1. Meningkatkan Kemampuan Berpikir Kritis : literasi digital melatih individu untuk tidak serta-merta mempercayai setiap informasi yang dilihat di internet. Ini mendorong pemikiran kritis, di mana seseorang diajarkan untuk (1) Menganalisis Sumber Informasi : memeriksa kredibilitas sumber, apakah itu institusi resmi, media berita terkemuka, atau akun anonim. Ini membantu mengidentifikasi agenda tersembunyi atau bias yang mungkin ada, (2) Mengevaluasi Bukti dan Fakta : mempertanyakan apakah informasi didukung oleh data yang akurat, riset ilmiah, atau bukti lain yang bisa diverifikasi. Ini membantu membedakan antara opini dan fakta  dan (3) Mengidentifikasi Pola Disinformasi : mengenali taktik umum yang digunakan dalam disinformasi dan propaganda, seperti judul sensasional, narasi yang memicu emosi, atau klaim yang terlalu ekstrem.

2. Membangun Kesadaran Akan Bias Kognitif : cognitive warfare seringkali mengeksploitasi bias kognitif alami manusia, seperti confirmation bias (kecenderungan mencari informasi yang mendukung keyakinan awal) atau availability heuristic (kecenderungan mengandalkan informasi yang mudah diingat). Literasi digital membantu individu untuk (1) Mengenali Bias Pribadi : memahami bahwa setiap orang memiliki bias dan bagaimana bias tersebut dapat memengaruhi cara menerima dan menafsirkan informasi dan (2) Mencari Perspektif Berbeda : mendorong untuk mencari berbagai sudut pandang dan sumber informasi, bahkan jika itu bertentangan dengan keyakinan awal, untuk mendapatkan gambaran yang lebih lengkap dan seimbang.
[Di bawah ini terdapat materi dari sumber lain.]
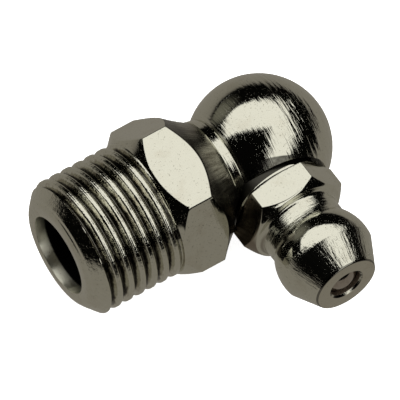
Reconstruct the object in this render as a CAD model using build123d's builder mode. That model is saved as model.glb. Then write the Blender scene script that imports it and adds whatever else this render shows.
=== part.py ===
# Angled ball-check grease nipple: an elbow turned from hexagon bar, with a pipe-thread stem
# and a coned coupler head set square into the side of its ball.
#
# Frame: the stem runs along -X from the origin, which is on its axis where the thread meets
# the hexagon. +Z is up. The nipple lies on one flat of the hexagon, so that its head points
# to -Y and a little upward.

import os
from math import cos, radians, sin, sqrt, tan

from build123d import *

# Stem: 1/8 parallel pipe thread, at its major diameter
thread_diameter = 9.73
thread_length = 6.88
end_chamfer = 1.01

# Grease way: bore from the stem's end, then a drilled passage to the head
bore_diameter = 5.7
bore_reach = 2.0
passage_diameter = 3.2
passage_overrun = 1.5
drill_point_angle = 118.0

# Hexagon bar
hex_across_flats = 10.0
hex_front_chamfer = 0.91
hex_corner_length = 1.78

# Neck and ball
neck_root_diameter = 7.1
neck_hollow_radius = 12.0
ball_diameter = 9.84
ball_station = 9.06

# Hole in the ball for the head, with a countersunk mouth
head_setback = 1.06
head_lift = 11.7
seat_depth = 0.92
mouth_chamfer = 0.7
hole_floor_gap = 0.5
shank_clearance = 0.02

# Head: shank, washer face and hexagon collar
shank_diameter = 6.0
shank_length = 2.3
shank_chamfer = 0.3
collar_across_flats = 6.8
collar_clocking = 9.6
washer_face_step = 0.05
washer_face_thickness = 0.2
collar_rear_chamfer = 0.14
collar_corner_length = 1.38
collar_front_chamfer = 0.6
shoulder_diameter = 6.6

# Head: neck that the coupler grips behind, ball, cone and flat face
shoulder_slope_length = 0.3
grip_neck_length = 1.16
grip_neck_depth = 0.53
head_ball_diameter = 6.76
head_ball_reach = 0.53
cone_length = 2.06
face_diameter = 4.66
face_edge = 0.06

# Check ball and its seat
check_ball_diameter = 3.0
ball_side_gap = 0.15
seat_lap = 0.35
ball_seat_gap = 0.03
ball_setback = 0.02
seat_cone_angle = 90.0
inlet_chamfer = 0.15

# Spring, held in the head by a turned-in lip
spring_wire_diameter = 0.35
spring_side_gap = 0.3
spring_turns = 5.0
spring_end_gap = 0.02
lip_width = 0.55
lip_thickness = 0.5

# Elbow, along X and outward from its axis
thread_radius = thread_diameter / 2
corner_radius = hex_across_flats / sqrt(3)
neck_start = hex_front_chamfer + hex_corner_length
neck_root_radius = neck_root_diameter / 2
ball_radius = ball_diameter / 2
neck_root_station = ball_station - sqrt(ball_radius**2 - neck_root_radius**2)
bore_radius = bore_diameter / 2
passage_radius = passage_diameter / 2

# Head, outward from the stem's axis
head_station = ball_station - head_setback
seat_height = ball_radius - seat_depth
shank_radius = shank_diameter / 2
shank_end = seat_height - shank_length
hole_radius = shank_radius + shank_clearance
hole_floor = shank_end - hole_floor_gap
mouth_radius = hole_radius + mouth_chamfer
relief_top = ball_radius + corner_radius
collar_corner_radius = collar_across_flats / sqrt(3)
washer_face_radius = collar_across_flats / 2 - washer_face_step
collar_base = seat_height + washer_face_thickness
collar_rear_corner = collar_base + collar_rear_chamfer
collar_front_corner = collar_rear_corner + collar_corner_length
shoulder_radius = shoulder_diameter / 2
shoulder_height = collar_front_corner + collar_front_chamfer
grip_neck_start = shoulder_height + shoulder_slope_length
grip_neck_end = grip_neck_start + grip_neck_length
head_ball_radius = head_ball_diameter / 2
grip_neck_radius = head_ball_radius - grip_neck_depth
head_ball_height = grip_neck_end + sqrt(head_ball_radius**2 - grip_neck_radius**2)
cone_base = head_ball_height + head_ball_reach
cone_base_radius = sqrt(head_ball_radius**2 - head_ball_reach**2)
face_height = cone_base + cone_length
face_radius = face_diameter / 2

# Check ball, seat and spring, outward from the stem's axis
check_ball_radius = check_ball_diameter / 2
throat_radius = check_ball_radius - seat_lap
head_bore_radius = check_ball_radius + ball_side_gap
ball_centre_drop = sqrt((check_ball_radius + ball_seat_gap) ** 2 - throat_radius**2)
seat_edge_height = face_height - ball_setback - check_ball_radius + ball_centre_drop
check_ball_height = seat_edge_height - ball_centre_drop
inlet_radius = throat_radius + inlet_chamfer
seat_cone_length = (head_bore_radius - throat_radius) / tan(radians(seat_cone_angle / 2))
lip_top = shank_end + lip_thickness
lip_radius = head_bore_radius - lip_width
wire_radius = spring_wire_diameter / 2
spring_radius = head_bore_radius - spring_side_gap - wire_radius
spring_contact_drop = sqrt((check_ball_radius + wire_radius) ** 2 - spring_radius**2)
spring_start = lip_top + wire_radius + spring_end_gap
spring_length = check_ball_height - spring_contact_drop - spring_end_gap - spring_start

# Head's own frame: its axis, a plane across it and a plane along it
head_origin = Vector(head_station, 0, 0)
head_direction = Vector(0, -cos(radians(head_lift)), sin(radians(head_lift)))
stem_direction = Vector(1, 0, 0)
head_axis = Axis(head_origin, head_direction)
across_head = Plane(origin=head_origin, x_dir=stem_direction, z_dir=head_direction)
along_head = Plane(origin=head_origin, x_dir=stem_direction, z_dir=stem_direction.cross(head_direction))


def drill_point(radius):
    return radius / tan(radians(drill_point_angle / 2))


# Elbow body, all in one piece
with BuildPart() as elbow_body:
    # The bar, turned to a chamfer before the thread and to the hollow neck behind
    with BuildSketch(Plane.YZ):
        RegularPolygon(corner_radius, 6)
    extrude(amount=neck_root_station)
    with BuildSketch(Plane.XZ):
        with BuildLine():
            Polyline(
                (neck_root_station, neck_root_radius),
                (neck_root_station, 0),
                (0, 0),
                (0, thread_radius),
                (hex_front_chamfer, corner_radius),
                (neck_start, corner_radius),
            )
            RadiusArc((neck_start, corner_radius), (neck_root_station, neck_root_radius), -neck_hollow_radius)
        make_face()
    revolve(axis=Axis.X, mode=Mode.INTERSECT)

    # Stem
    with BuildSketch(Plane.YZ):
        Circle(thread_radius)
    extrude(amount=-thread_length)
    chamfer(edges().group_by(Axis.X)[0], length=end_chamfer)

    # Ball
    with BuildSketch(Plane.XZ):
        with Locations((ball_station, 0)):
            Circle(ball_radius)
        split(bisect_by=Plane.XZ)
    revolve(axis=Axis.X)

    # Bore and passage of the grease way
    with BuildSketch(Plane.XZ):
        with BuildLine():
            Polyline(
                (-thread_length, 0),
                (-thread_length, bore_radius),
                (bore_reach, bore_radius),
                (bore_reach + drill_point(bore_radius - passage_radius), passage_radius),
                (head_station + passage_overrun, passage_radius),
                (head_station + passage_overrun + drill_point(passage_radius), 0),
                close=True,
            )
        make_face()
    revolve(axis=Axis.X, mode=Mode.SUBTRACT)

    # Head's hole and its countersunk mouth, which also cuts a little of the neck
    with BuildSketch(along_head):
        with BuildLine():
            Polyline(
                (0, hole_floor - drill_point(hole_radius)),
                (hole_radius, hole_floor),
                (hole_radius, seat_height - mouth_chamfer),
                (mouth_radius, seat_height),
                (mouth_radius, relief_top),
                (0, relief_top),
                close=True,
            )
        make_face()
    revolve(axis=head_axis, mode=Mode.SUBTRACT)

# Coupler head, all in one piece
with BuildPart() as coupler_head:
    # Hexagon collar, turned to a washer face behind and to a chamfered shoulder in front
    with BuildSketch(across_head.offset(seat_height)):
        RegularPolygon(collar_corner_radius, 6, rotation=collar_clocking)
    extrude(amount=shoulder_height - seat_height)
    with BuildSketch(along_head):
        with BuildLine():
            Polyline(
                (0, seat_height),
                (washer_face_radius, seat_height),
                (washer_face_radius, collar_base),
                (collar_corner_radius, collar_rear_corner),
                (collar_corner_radius, collar_front_corner),
                (shoulder_radius, shoulder_height),
                (0, shoulder_height),
                close=True,
            )
        make_face()
    revolve(axis=head_axis, mode=Mode.INTERSECT)

    # Shank
    with BuildSketch(across_head.offset(shank_end)):
        Circle(shank_radius)
    extrude(amount=shank_length)
    chamfer(edges().group_by(head_axis)[0], length=shank_chamfer)

    # Grip neck, and the ball and cone that the coupler's jaws close on
    with BuildSketch(along_head):
        with BuildLine():
            Polyline(
                (grip_neck_radius, grip_neck_end),
                (grip_neck_radius, grip_neck_start),
                (shoulder_radius, shoulder_height),
                (0, shoulder_height),
                (0, face_height),
                (face_radius - face_edge, face_height),
                (face_radius, face_height - face_edge),
                (cone_base_radius, cone_base),
            )
            RadiusArc((cone_base_radius, cone_base), (grip_neck_radius, grip_neck_end), head_ball_radius)
        make_face()
    revolve(axis=head_axis)

    # Inlet, throat, seat cone, bore and the hole through the lip
    with BuildSketch(along_head):
        with BuildLine():
            Polyline(
                (0, shank_end),
                (lip_radius, shank_end),
                (lip_radius, lip_top),
                (head_bore_radius, lip_top),
                (head_bore_radius, seat_edge_height - seat_cone_length),
                (throat_radius, seat_edge_height),
                (throat_radius, face_height - inlet_chamfer),
                (inlet_radius, face_height),
                (0, face_height),
                close=True,
            )
        make_face()
    revolve(axis=head_axis, mode=Mode.SUBTRACT)

# Check ball, just behind its seat
with BuildPart() as check_ball:
    with Locations(across_head.offset(check_ball_height)):
        Sphere(check_ball_radius)

# Spring: a right-hand coil from the lip to the ball, its round wire drawn with six flats
with BuildPart() as check_spring:
    with BuildLine() as coil:
        Helix(
            spring_length / spring_turns,
            spring_length,
            spring_radius,
            center=head_origin + head_direction * spring_start,
            direction=head_direction,
        )
    with BuildSketch(Plane(origin=coil.line @ 0, z_dir=coil.line % 0)):
        RegularPolygon(wire_radius, 6)
    sweep(path=coil.line, is_frenet=True)

elbow_body.part.label = "elbow_body"
coupler_head.part.label = "coupler_head"
check_ball.part.label = "check_ball"
check_spring.part.label = "check_spring"

os.makedirs("parts", exist_ok=True)
export_step(elbow_body.part, "parts/elbow_body.step")
export_step(coupler_head.part, "parts/coupler_head.step")
export_step(check_ball.part, "parts/check_ball.step")
export_step(check_spring.part, "parts/check_spring.step")
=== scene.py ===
import bpy
import bmesh
from math import acos, asin, cos, pi, radians, sin, sqrt, tan
from mathutils import Matrix, Vector
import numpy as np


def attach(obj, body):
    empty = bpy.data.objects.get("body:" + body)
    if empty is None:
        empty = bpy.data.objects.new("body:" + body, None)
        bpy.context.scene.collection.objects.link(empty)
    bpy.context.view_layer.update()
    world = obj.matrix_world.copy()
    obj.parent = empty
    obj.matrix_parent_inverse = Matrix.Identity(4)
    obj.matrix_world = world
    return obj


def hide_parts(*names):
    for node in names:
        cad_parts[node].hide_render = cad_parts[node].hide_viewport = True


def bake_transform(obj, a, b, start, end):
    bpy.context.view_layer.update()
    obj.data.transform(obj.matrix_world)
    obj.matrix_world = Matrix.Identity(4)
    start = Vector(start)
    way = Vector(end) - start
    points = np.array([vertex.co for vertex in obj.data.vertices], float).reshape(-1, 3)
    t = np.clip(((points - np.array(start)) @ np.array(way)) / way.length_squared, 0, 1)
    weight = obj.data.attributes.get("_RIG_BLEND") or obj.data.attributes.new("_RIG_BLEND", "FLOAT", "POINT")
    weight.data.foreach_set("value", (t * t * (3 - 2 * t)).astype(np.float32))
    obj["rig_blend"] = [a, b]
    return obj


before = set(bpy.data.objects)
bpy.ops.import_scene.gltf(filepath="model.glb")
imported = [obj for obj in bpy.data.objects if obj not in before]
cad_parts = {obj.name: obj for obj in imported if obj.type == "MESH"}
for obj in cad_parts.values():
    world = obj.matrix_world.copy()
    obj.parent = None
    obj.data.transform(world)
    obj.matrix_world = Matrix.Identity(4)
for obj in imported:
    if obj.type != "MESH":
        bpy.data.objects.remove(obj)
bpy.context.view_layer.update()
scene = bpy.context.scene
scene.view_settings.view_transform = "Standard"
mm = 0.001
print("frame loaded")

# Camera: long lens, looking down on the nipple
cameraLook = {
    "azimuth": -49.522,
    "elevation": 66.346,
    "roll": 18.574,
    "aim": (4.1505, -0.7762, -1.8564),
    "distance": 800.276,
    "lens": 1080.0,
    "sensorWidth": 36.0,
    "nearest": 10.0,
}


def addCamera(look):
    az, el, roll = radians(look["azimuth"]), radians(look["elevation"]), radians(look["roll"])
    back = Vector((sin(az) * cos(el), -cos(az) * cos(el), sin(el)))
    levelRight = Vector((cos(az), sin(az), 0))
    levelUp = back.cross(levelRight)
    right = cos(roll) * levelRight + sin(roll) * levelUp
    up = back.cross(right)
    data = bpy.data.cameras.new("camera")
    data.lens = look["lens"]
    data.sensor_width = look["sensorWidth"]
    data.clip_start = look["nearest"] * mm
    camera = bpy.data.objects.new("camera", data)
    place = Matrix((right, up, back)).transposed().to_4x4()
    place.translation = (Vector(look["aim"]) + back * look["distance"]) * mm
    camera.matrix_world = place
    scene.collection.objects.link(camera)
    scene.camera = camera


addCamera(cameraLook)
print("camera placed")


# Turned and hexagonal pieces: rings of points round an axis, skinned into one closed shell
def hexRadius(acrossFlats, angle, cornerAngle):
    fromFlat = (angle - cornerAngle) % (pi / 3) - pi / 6
    return acrossFlats / 2 / cos(fromFlat)


def columnAngles(columns):
    return [2 * pi * i / columns for i in range(columns)]


def roundRing(station, radius, columns):
    return [(station, radius)] * columns


def between(a, b, share):
    return a[0] + (b[0] - a[0]) * share, a[1] + (b[1] - a[1]) * share


def ringsBetween(first, last, shares):
    return [[between(a, b, share) for a, b in zip(first, last)] for share in shares]


def sphereRings(centre, radius, startAngle, endAngle, count, columns):
    rings = []
    for i in range(count + 1):
        t = startAngle + (endAngle - startAngle) * i / count
        rings.append(roundRing(centre - radius * cos(t), radius * sin(t), columns))
    return rings


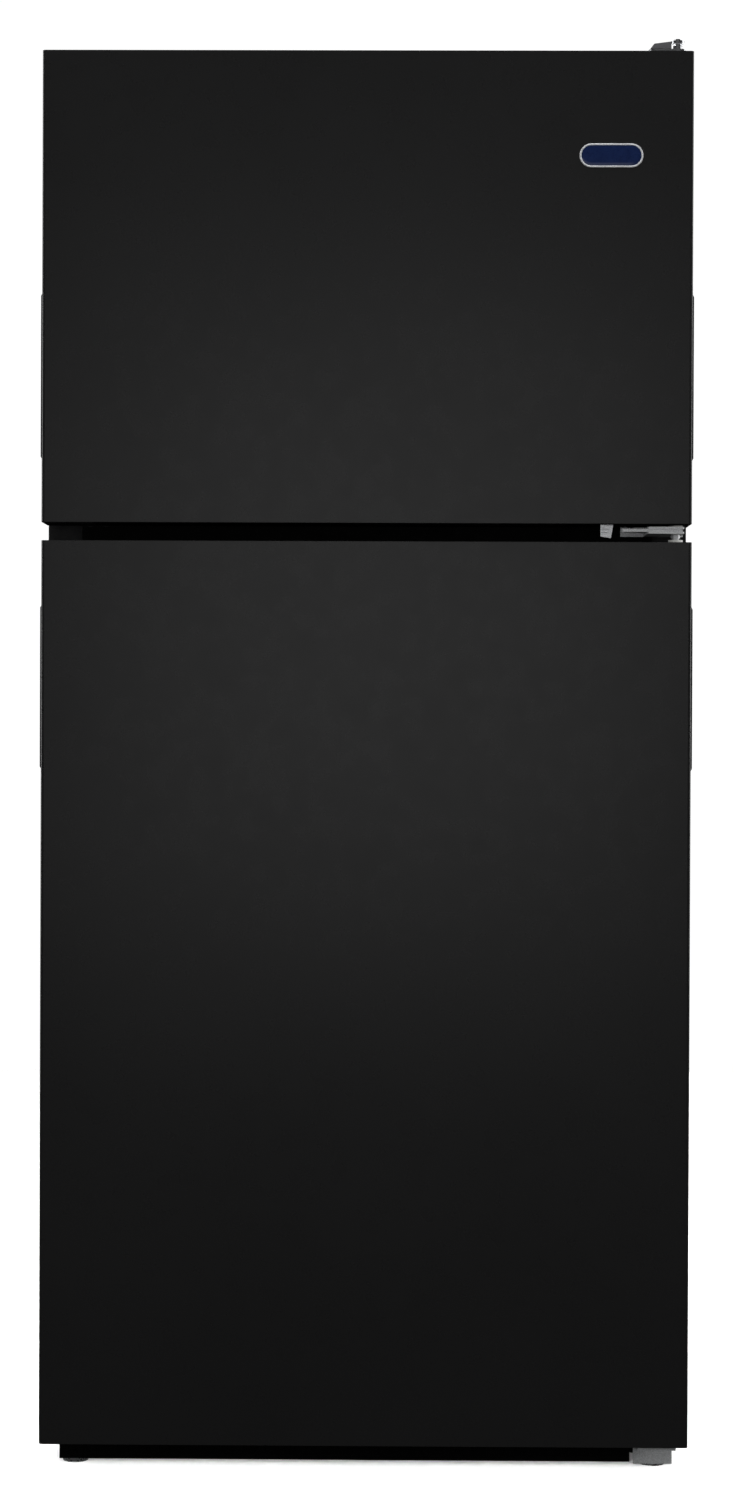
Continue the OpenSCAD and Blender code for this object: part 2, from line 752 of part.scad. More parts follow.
// Drawer open at the top, with a thick front and a pull lip
module crisper() {
    x = crisper_x;
    y = crisper_y;
    z = crisper_z;
    difference() {
        along_z(z) round_rect(x, y, 8);
        along_z([z[0] + crisper_t, z[1] + cut])
            round_rect([x[0] + crisper_t, x[1] - crisper_t], [y[0] + 5, y[1] - crisper_t], 6);
    }
    block([x[0] + 70, x[1] - 70], [y[0] - 6, y[0] + 2], [z[1] - 12, z[1] - 8]);
    block([x[0] + 70, x[1] - 70], [y[0] - 6, y[0] - 3.5], [z[1] - 22, z[1] - 8]);
}

module crisper_left() {
    color([0.80, 0.87, 0.90, 0.6]) mirror([1, 0, 0]) crisper();
}

module crisper_right() {
    color([0.80, 0.87, 0.90, 0.6]) crisper();
}

// Vent slide on the front edge over the right drawer
module humidity_slider() {
    y = cover_y[0];
    color([0.35, 0.55, 0.65]) {
        block([slider_x - 15, slider_x + 15], [y - 3.5, y - 0.4], [cover_z - 5, cover_z + 7]);
        block([slider_x - 3, slider_x + 3], [y - 7, y - 3], [cover_z - 5, cover_z + 7]);
    }
}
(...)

3. Mengembangkan Kemampuan Verifikasi Informasi : literasi digital membekali individu dengan keterampilan praktis untuk memverifikasi kebenaran suatu informasi sebelum mempercayai atau menyebarkannya, termasuk (1) Cek Fakta (Fact-Checking) : menggunakan platform atau organisasi cek fakta terpercaya untuk mengonfirmasi keaslian klaim, (2) Penelusuran Silang: membandingkan informasi dari berbagai sumber untuk melihat apakah ada konsistensi atau perbedaan signifikan, (3) Pengecekan Gambar dan Video : mempelajari cara mengidentifikasi deepfake atau gambar/video yang dimanipulasi melalui alat atau teknik khusus dan (4) Memahami Konteks : menyadari bahwa informasi yang benar pun bisa menyesatkan jika disajikan di luar konteks aslinya.

4. Mendorong Etika Digital dan Tanggung Jawab Sosial : literasi digital juga mencakup aspek etika dalam berinteraksi di ruang digital, mendorong individu untuk (1) Berpikir Sebelum Berbagi : menyadari dampak dari informasi yang dibagikan dan tidak menyebarkan sesuatu yang belum diverifikasi kebenarannya, (2) Menghormati Privasi dan Data : memahami pentingnya melindungi data pribadi dan tidak mudah terpancing pada upaya phishing atau rekayasa sosial dan (3) Melawan Cyberbullying dan Hate Speech : berperan aktif dalam menciptakan lingkungan digital yang positif dan aman, serta tidak menjadi alat penyebaran kebencian.

5. Meningkatkan Ketahanan Kognitif Individu dan Kolektif : Literasi digital membangun ketahanan kognitif pada individu dan masyarakat. Semakin banyak orang yang melek digital, semakin sulit bagi pelaku cognitive warfare untuk memanipulasi opini publik atau memicu konflik. Masyarakat yang kritis dan terinformasi akan menjadi lebih tangguh dalam menghadapi serangan informasi yang bertujuan merusak kohesi sosial dan stabilitas negara. Dengan literasi digital, kita tidak hanya menjadi pengguna teknologi yang cerdas, tetapi juga garda terdepan dalam menjaga integritas pikiran kita dari ancaman perang kognitif.